**What to do:** Write out the material below again, unchanged.

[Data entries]
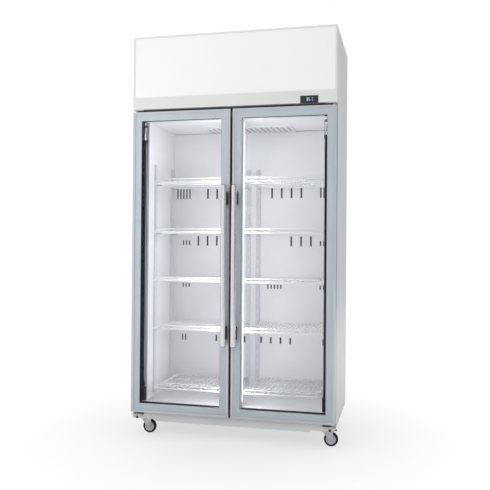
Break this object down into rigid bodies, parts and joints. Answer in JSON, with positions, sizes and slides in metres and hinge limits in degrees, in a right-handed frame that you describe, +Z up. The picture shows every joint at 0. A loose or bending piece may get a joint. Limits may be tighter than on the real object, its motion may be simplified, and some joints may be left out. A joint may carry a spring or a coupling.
{
  "type": "glass door merchandiser",
  "caption": "Upright two-door glass display fridge with a lit header sign, wire shelves, bar handles and a top-mounted condensing unit, standing on four castors.",
  "frame": {"origin": "bounding-box bottom centre, on the floor", "axes": "+Z up, X across the width with -X the viewer's left, -Y the front with the doors and header, +Y the back"},
  "size_m": [1.149, 0.68, 2.21],
  "materials": {
    "white_steel": "satin",
    "galvanised": "satin",
    "foam": "matte",
    "white_plastic": "satin",
    "black_plastic": "satin",
    "led": "satin",
    "aluminium": "satin",
    "grey_steel": "satin",
    "zinc": "satin",
    "dark_steel": "satin",
    "sign_acrylic": "satin",
    "black_gloss": "gloss",
    "black_steel": "gloss",
    "grey_plastic": "satin",
    "copper": "satin",
    "shelf_wire": "satin",
    "door_glass": "gloss",
    "gasket": "matte",
    "handle_grey": "satin",
    "castor_tyre": "matte",
    "dark_plastic": "satin"
  },
  "bodies": {
    "cabinet": {"left_side_panel": "white_steel", "right_side_panel": "white_steel", "back_panel": "galvanised", "unit_deck": "galvanised", "base_tray": "white_steel", "insulation": "foam", "inner_liner": "white_steel", "front_frame": "white_plastic", "breaker_strips": "black_plastic", "led_strips": "led", "back_duct_panel": "white_steel", "evaporator_cover": "white_plastic", "evaporator_coil": "aluminium", "evaporator_fan_frames": "galvanised", "shelf_uprights": "grey_steel", "shelf_clips": "zinc", "shelf_level_1": "shelf_wire", "shelf_level_2": "shelf_wire", "shelf_level_3": "shelf_wire", "shelf_level_4": "shelf_wire", "shelf_level_5": "shelf_wire", "hinge_brackets": "dark_steel", "header_frame": "white_steel", "light_panel": "sign_acrylic", "sign_light_tray": "white_steel", "controller": "black_gloss", "castor_plates": "zinc", "compressor": "black_steel", "condenser_coil": "aluminium", "condenser_fan_shroud": "dark_steel", "refrigerant_pipes": "copper", "rear_grille": "white_steel", "power_box": "dark_plastic"},
    "left_door": {"left_door_frame": "aluminium", "left_door_glass": "door_glass", "left_door_inner_frame": "black_plastic", "left_door_gasket": "gasket", "left_door_handle": "handle_grey", "left_door_handle_posts": "black_plastic", "left_door_closer": "zinc"},
    "right_door": {"right_door_frame": "aluminium", "right_door_glass": "door_glass", "right_door_inner_frame": "black_plastic", "right_door_gasket": "gasket", "right_door_handle": "handle_grey", "right_door_handle_posts": "black_plastic", "right_door_closer": "zinc"},
    "front_left_castor": {"front_left_fork": "zinc"},
    "front_left_castor_wheel": {"front_left_wheel": "castor_tyre"},
    "front_right_castor": {"front_right_fork": "zinc"},
    "front_right_castor_wheel": {"front_right_wheel": "castor_tyre"},
    "rear_left_castor": {"rear_left_fork": "zinc"},
    "rear_left_castor_wheel": {"rear_left_wheel": "castor_tyre"},
    "rear_right_castor": {"rear_right_fork": "zinc"},
    "rear_right_castor_wheel": {"rear_right_wheel": "castor_tyre"},
    "front_left_castor_brake": {"front_left_brake": "dark_plastic"},
    "front_right_castor_brake": {"front_right_brake": "dark_plastic"},
    "left_cold_fan": {"left_evaporator_fan": "black_plastic"},
    "right_cold_fan": {"right_evaporator_fan": "black_plastic"},
    "condenser_blower": {"condenser_fan": "grey_plastic"}
  },
  "joints": [
    {"name": "left_door_hinge", "type": "hinge", "parent": "cabinet", "child": "left_door", "pos_m": [-0.551, -0.266, 0.13], "axis": [0, 0, -1], "range_deg": [0, 105], "stiffness_Nm_per_rad": 0.6},
    {"name": "right_door_hinge", "type": "hinge", "parent": "cabinet", "child": "right_door", "pos_m": [0.551, -0.266, 0.13], "axis": [0, 0, 1], "range_deg": [0, 105], "stiffness_Nm_per_rad": 0.6},
    {"name": "front_left_swivel", "type": "hinge", "parent": "cabinet", "child": "front_left_castor", "pos_m": [-0.509, -0.208, 0.085], "axis": [0, 0, 1], "continuous": true},
    {"name": "front_left_wheel_spin", "type": "hinge", "parent": "front_left_castor", "child": "front_left_castor_wheel", "pos_m": [-0.481, -0.208, 0.0375], "axis": [0, 1, 0], "continuous": true},
    {"name": "front_right_swivel", "type": "hinge", "parent": "cabinet", "child": "front_right_castor", "pos_m": [0.509, -0.208, 0.085], "axis": [0, 0, 1], "continuous": true},
    {"name": "front_right_wheel_spin", "type": "hinge", "parent": "front_right_castor", "child": "front_right_castor_wheel", "pos_m": [0.537, -0.208, 0.0375], "axis": [0, 1, 0], "continuous": true},
    {"name": "rear_left_swivel", "type": "hinge", "parent": "cabinet", "child": "rear_left_castor", "pos_m": [-0.509, 0.248, 0.085], "axis": [0, 0, 1], "continuous": true},
    {"name": "rear_left_wheel_spin", "type": "hinge", "parent": "rear_left_castor", "child": "rear_left_castor_wheel", "pos_m": [-0.537, 0.248, 0.0375], "axis": [0, 1, 0], "continuous": true},
    {"name": "rear_right_swivel", "type": "hinge", "parent": "cabinet", "child": "rear_right_castor", "pos_m": [0.509, 0.248, 0.085], "axis": [0, 0, 1], "continuous": true},
    {"name": "rear_right_wheel_spin", "type": "hinge", "parent": "rear_right_castor", "child": "rear_right_castor_wheel", "pos_m": [0.481, 0.248, 0.0375], "axis": [0, 1, 0], "continuous": true},
    {"name": "front_left_brake_pedal", "type": "hinge", "parent": "front_left_castor", "child": "front_left_castor_brake", "pos_m": [-0.475, -0.208, 0.081], "axis": [0, 1, 0], "range_deg": [0, 12]},
    {"name": "front_right_brake_pedal", "type": "hinge", "parent": "front_right_castor", "child": "front_right_castor_brake", "pos_m": [0.543, -0.208, 0.081], "axis": [0, 1, 0], "range_deg": [0, 12]},
    {"name": "left_evaporator_fan_spin", "type": "hinge", "parent": "cabinet", "child": "left_cold_fan", "pos_m": [-0.17, 0.187, 1.778], "axis": [0, 0, 1], "continuous": true},
    {"name": "right_evaporator_fan_spin", "type": "hinge", "parent": "cabinet", "child": "right_cold_fan", "pos_m": [0.17, 0.187, 1.778], "axis": [0, 0, 1], "continuous": true},
    {"name": "condenser_fan_spin", "type": "hinge", "parent": "cabinet", "child": "condenser_blower", "pos_m": [0.205, 0.209, 2.031], "axis": [0, 1, 0], "continuous": true}
  ]
}
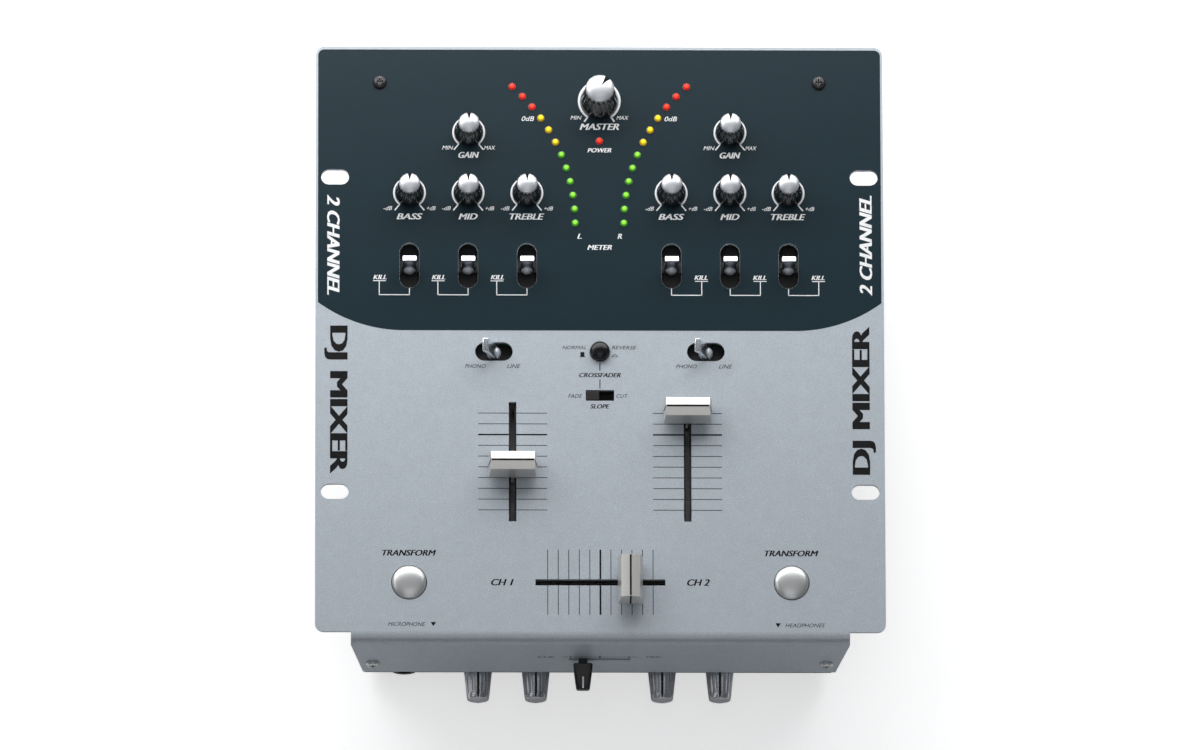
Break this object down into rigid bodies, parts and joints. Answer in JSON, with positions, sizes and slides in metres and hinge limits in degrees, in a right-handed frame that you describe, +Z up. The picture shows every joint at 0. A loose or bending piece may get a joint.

**Solved problem:**
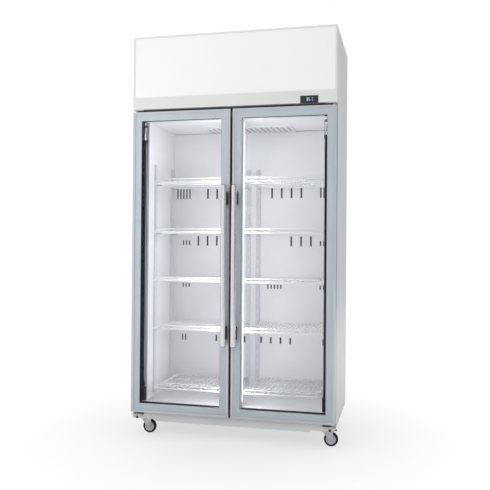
Break this object down into rigid bodies, parts and joints. Answer in JSON, with positions, sizes and slides in metres and hinge limits in degrees, in a right-handed frame that you describe, +Z up. The picture shows every joint at 0. A loose or bending piece may get a joint. Limits may be tighter than on the real object, its motion may be simplified, and some joints may be left out. A joint may carry a spring or a coupling.
{
  "type": "glass door merchandiser",
  "caption": "Upright two-door glass display fridge with a lit header sign, wire shelves, bar handles and a top-mounted condensing unit, standing on four castors.",
  "frame": {"origin": "bounding-box bottom centre, on the floor", "axes": "+Z up, X across the width with -X the viewer's left, -Y the front with the doors and header, +Y the back"},
  "size_m": [1.149, 0.68, 2.21],
  "materials": {
    "white_steel": "satin",
    "galvanised": "satin",
    "foam": "matte",
    "white_plastic": "satin",
    "black_plastic": "satin",
    "led": "satin",
    "aluminium": "satin",
    "grey_steel": "satin",
    "zinc": "satin",
    "dark_steel": "satin",
    "sign_acrylic": "satin",
    "black_gloss": "gloss",
    "black_steel": "gloss",
    "grey_plastic": "satin",
    "copper": "satin",
    "shelf_wire": "satin",
    "door_glass": "gloss",
    "gasket": "matte",
    "handle_grey": "satin",
    "castor_tyre": "matte",
    "dark_plastic": "satin"
  },
  "bodies": {
    "cabinet": {"left_side_panel": "white_steel", "right_side_panel": "white_steel", "back_panel": "galvanised", "unit_deck": "galvanised", "base_tray": "white_steel", "insulation": "foam", "inner_liner": "white_steel", "front_frame": "white_plastic", "breaker_strips": "black_plastic", "led_strips": "led", "back_duct_panel": "white_steel", "evaporator_cover": "white_plastic", "evaporator_coil": "aluminium", "evaporator_fan_frames": "galvanised", "shelf_uprights": "grey_steel", "shelf_clips": "zinc", "shelf_level_1": "shelf_wire", "shelf_level_2": "shelf_wire", "shelf_level_3": "shelf_wire", "shelf_level_4": "shelf_wire", "shelf_level_5": "shelf_wire", "hinge_brackets": "dark_steel", "header_frame": "white_steel", "light_panel": "sign_acrylic", "sign_light_tray": "white_steel", "controller": "black_gloss", "castor_plates": "zinc", "compressor": "black_steel", "condenser_coil": "aluminium", "condenser_fan_shroud": "dark_steel", "refrigerant_pipes": "copper", "rear_grille": "white_steel", "power_box": "dark_plastic"},
    "left_door": {"left_door_frame": "aluminium", "left_door_glass": "door_glass", "left_door_inner_frame": "black_plastic", "left_door_gasket": "gasket", "left_door_handle": "handle_grey", "left_door_handle_posts": "black_plastic", "left_door_closer": "zinc"},
    "right_door": {"right_door_frame": "aluminium", "right_door_glass": "door_glass", "right_door_inner_frame": "black_plastic", "right_door_gasket": "gasket", "right_door_handle": "handle_grey", "right_door_handle_posts": "black_plastic", "right_door_closer": "zinc"},
    "front_left_castor": {"front_left_fork": "zinc"},
    "front_left_castor_wheel": {"front_left_wheel": "castor_tyre"},
    "front_right_castor": {"front_right_fork": "zinc"},
    "front_right_castor_wheel": {"front_right_wheel": "castor_tyre"},
    "rear_left_castor": {"rear_left_fork": "zinc"},
    "rear_left_castor_wheel": {"rear_left_wheel": "castor_tyre"},
    "rear_right_castor": {"rear_right_fork": "zinc"},
    "rear_right_castor_wheel": {"rear_right_wheel": "castor_tyre"},
    "front_left_castor_brake": {"front_left_brake": "dark_plastic"},
    "front_right_castor_brake": {"front_right_brake": "dark_plastic"},
    "left_cold_fan": {"left_evaporator_fan": "black_plastic"},
    "right_cold_fan": {"right_evaporator_fan": "black_plastic"},
    "condenser_blower": {"condenser_fan": "grey_plastic"}
  },
  "joints": [
    {"name": "left_door_hinge", "type": "hinge", "parent": "cabinet", "child": "left_door", "pos_m": [-0.551, -0.266, 0.13], "axis": [0, 0, -1], "range_deg": [0, 105], "stiffness_Nm_per_rad": 0.6},
    {"name": "right_door_hinge", "type": "hinge", "parent": "cabinet", "child": "right_door", "pos_m": [0.551, -0.266, 0.13], "axis": [0, 0, 1], "range_deg": [0, 105], "stiffness_Nm_per_rad": 0.6},
    {"name": "front_left_swivel", "type": "hinge", "parent": "cabinet", "child": "front_left_castor", "pos_m": [-0.509, -0.208, 0.085], "axis": [0, 0, 1], "continuous": true},
    {"name": "front_left_wheel_spin", "type": "hinge", "parent": "front_left_castor", "child": "front_left_castor_wheel", "pos_m": [-0.481, -0.208, 0.0375], "axis": [0, 1, 0], "continuous": true},
    {"name": "front_right_swivel", "type": "hinge", "parent": "cabinet", "child": "front_right_castor", "pos_m": [0.509, -0.208, 0.085], "axis": [0, 0, 1], "continuous": true},
    {"name": "front_right_wheel_spin", "type": "hinge", "parent": "front_right_castor", "child": "front_right_castor_wheel", "pos_m": [0.537, -0.208, 0.0375], "axis": [0, 1, 0], "continuous": true},
    {"name": "rear_left_swivel", "type": "hinge", "parent": "cabinet", "child": "rear_left_castor", "pos_m": [-0.509, 0.248, 0.085], "axis": [0, 0, 1], "continuous": true},
    {"name": "rear_left_wheel_spin", "type": "hinge", "parent": "rear_left_castor", "child": "rear_left_castor_wheel", "pos_m": [-0.537, 0.248, 0.0375], "axis": [0, 1, 0], "continuous": true},
    {"name": "rear_right_swivel", "type": "hinge", "parent": "cabinet", "child": "rear_right_castor", "pos_m": [0.509, 0.248, 0.085], "axis": [0, 0, 1], "continuous": true},
    {"name": "rear_right_wheel_spin", "type": "hinge", "parent": "rear_right_castor", "child": "rear_right_castor_wheel", "pos_m": [0.481, 0.248, 0.0375], "axis": [0, 1, 0], "continuous": true},
    {"name": "front_left_brake_pedal", "type": "hinge", "parent": "front_left_castor", "child": "front_left_castor_brake", "pos_m": [-0.475, -0.208, 0.081], "axis": [0, 1, 0], "range_deg": [0, 12]},
    {"name": "front_right_brake_pedal", "type": "hinge", "parent": "front_right_castor", "child": "front_right_castor_brake", "pos_m": [0.543, -0.208, 0.081], "axis": [0, 1, 0], "range_deg": [0, 12]},
    {"name": "left_evaporator_fan_spin", "type": "hinge", "parent": "cabinet", "child": "left_cold_fan", "pos_m": [-0.17, 0.187, 1.778], "axis": [0, 0, 1], "continuous": true},
    {"name": "right_evaporator_fan_spin", "type": "hinge", "parent": "cabinet", "child": "right_cold_fan", "pos_m": [0.17, 0.187, 1.778], "axis": [0, 0, 1], "continuous": true},
    {"name": "condenser_fan_spin", "type": "hinge", "parent": "cabinet", "child": "condenser_blower", "pos_m": [0.205, 0.209, 2.031], "axis": [0, 1, 0], "continuous": true}
  ]
}
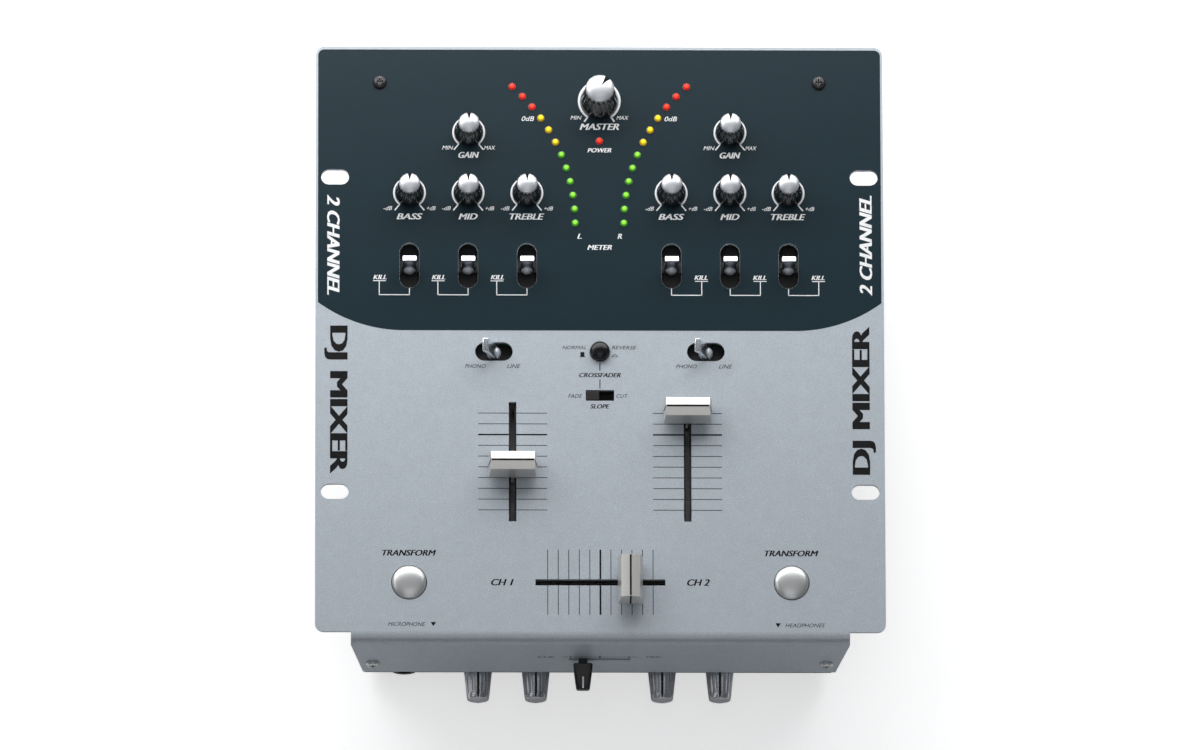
Break this object down into rigid bodies, parts and joints. Answer in JSON, with positions, sizes and slides in metres and hinge limits in degrees, in a right-handed frame that you describe, +Z up. The picture shows every joint at 0. A loose or bending piece may get a joint.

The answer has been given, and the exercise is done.